Because the folks who SHOW UP when they show up, with their wholeness and spirit and mischief intact, shape our world.
If a woman is looking to become more vocal in her community, say in speaking confidently at the local school board meeting, what tips do you have for her?
Download the audiobook of Permission to Speak and let it play on you. I’ve been told the intro alone has cracked so many folks open. We just don’t normally have the space to think about our relationship to our voice – to being seen and heard as we are – and we need it. A soft, shame-free spot to consider what stories we’re holding onto about how people are supposed to sound, about how we’re doing it wrong… and to release the ones that don’t serve us.
Super practical tip: warm up to show up. Move your body, twist your spine, stretch out the tight spots, wiggle it out, get down to Cowboy Carter, get your breath going, make some silly sounds in private, and call to mind a juicy memory of a time someone really saw you.
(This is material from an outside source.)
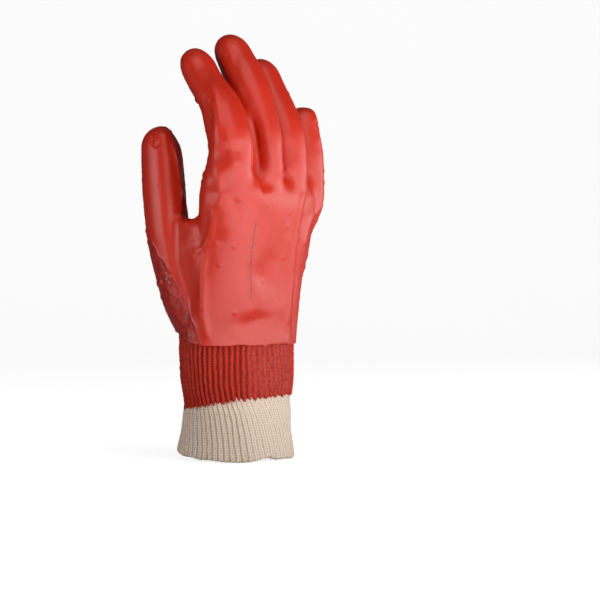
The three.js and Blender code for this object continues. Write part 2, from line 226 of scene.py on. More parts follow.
WELD = 1e-6
RIM_REACH = 6.0  # the hem's rim lies within this height of the hem
RIM_SLOPE = -0.55  # and faces down at least this much
PLUG_DEPTH = 26.0  # how far below the hem the closed skin reaches


def open_edges(bm):
    return [e for e in bm.edges if e.is_boundary]


def outside_of_hand():
    """The outer skin of the hand, closed by a plug that reaches below the hem, and the hem's own points."""
    bm = bmesh.new()
    bm.from_mesh(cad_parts["hand_shell"].data)
    bmesh.ops.remove_doubles(bm, verts=bm.verts, dist=WELD)
    low = (HEM_HEIGHT + RIM_REACH) * MM
    rim = [f for f in bm.faces if f.normal.z < RIM_SLOPE and max(v.co.z for v in f.verts) < low]
    bmesh.ops.delete(bm, geom=rim, context="FACES")
    top = max(bm.verts, key=lambda v: v.co.z)
    kept = {top}
    front = [top]
    while front:
        for edge in front.pop().link_edges:
            for vert in edge.verts:
                if vert not in kept:
                    kept.add(vert)
                    front.append(vert)
    bmesh.ops.delete(bm, geom=[v for v in bm.verts if v not in kept], context="VERTS")
    ring = np.array([v.co[:] for v in bm.verts if v.is_boundary]) / MM
    skirt = bmesh.ops.extrude_edge_only(bm, edges=open_edges(bm))
    for item in skirt["geom"]:
        if isinstance(item, bmesh.types.BMVert):
            item.co.z = (HEM_HEIGHT - PLUG_DEPTH) * MM
    bmesh.ops.holes_fill(bm, edges=open_edges(bm), sides=0)
    bmesh.ops.recalc_face_normals(bm, faces=bm.faces)
    mesh = bpy.data.meshes.new("skin")
    bm.to_mesh(mesh)
    bm.free()
    return mesh, ring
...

Maybe it was a hug or a text or a voicemail or something you heard through the grapevine that made you smile, that what you said mattered to someone or that what you made, made a difference. Breathe that memory in with your whole body and allow it to remind you of your badassery. Psychologists call this “priming for power” and it’s so much more useful than the worst-case-scenario-izing we might do otherwise just before a high-stakes moment.
I like the reminder that it’s up to us whether we call to mind thoughts that make us feel small or thoughts that make us feel big. The first is easier—‘cuz brains and evolution. But the second is a full-blown revolution inside your own mind.
Collecting kind memories and then recalling them on purpose is the sort of tiny radical act that can change a life. Likely, many.
What about in written form - if a woman wants to write to her local officials, how can she be sure that she is getting her point across?
I interviewed Sarah Hurwitz for my book – she was Michelle Obama’s speechwriter all 8 years in the White House – and I asked how the two of them would figure out what Michelle was going to say to any given group. She told me, begin by asking yourself: what is the truest thing I can say here?
I love this because it connects us right away to something visceral not intellectual, to how much we care and how much we love. The trick with cold letter writing is to keep it short and direct but also to lead with love, by which I mean dare yourself to believe that how much you care is a strength not a weakness. Rebecca Traister once said, “women’s anger diagnoses social injustice.” Trust that what you’re furious about matters, that the fury itself is for the greater good. And that we need you owning the crap out of that, for you, me, and us.
If you could give women three tips to show up more authentically as themselves, what would they be?
Start a list of folks who show up in public in a way that inspires you. Gathering names, listening for folks that make you lean in, is a powerful way to change the story for yourself right where you are.
Bring in a little mischief. Notice what you’re like when you’re with your favorite people. When you’re feeling a little spicy, or rule-breaky, or playful. When you’ve come alive. Trust we want her.
And of course, come join my Substack community
! Seriously, the answer is different for everyone but this is why I offer monthly live coaching over Zoom and quarterly workshops on stuff like storytelling and pitching and bravery. The people who show up have all kinds of gorgeous a-ha’s about what permission and authenticity feels like to them on the inside. It’s the frickin’ coolest!
This is fantastic. I once lost out on a job I was highly qualified for because I just could not handle the public speaking part which was a requirement. I went to Toastmasters and ended up getting the same job when it reopened two years later. Finding your voice is such a powerful tool. Thank you, Samara!
This is wonderful. I will take these points and certainly use them and will also be buying her audiobook. One can never stop learning!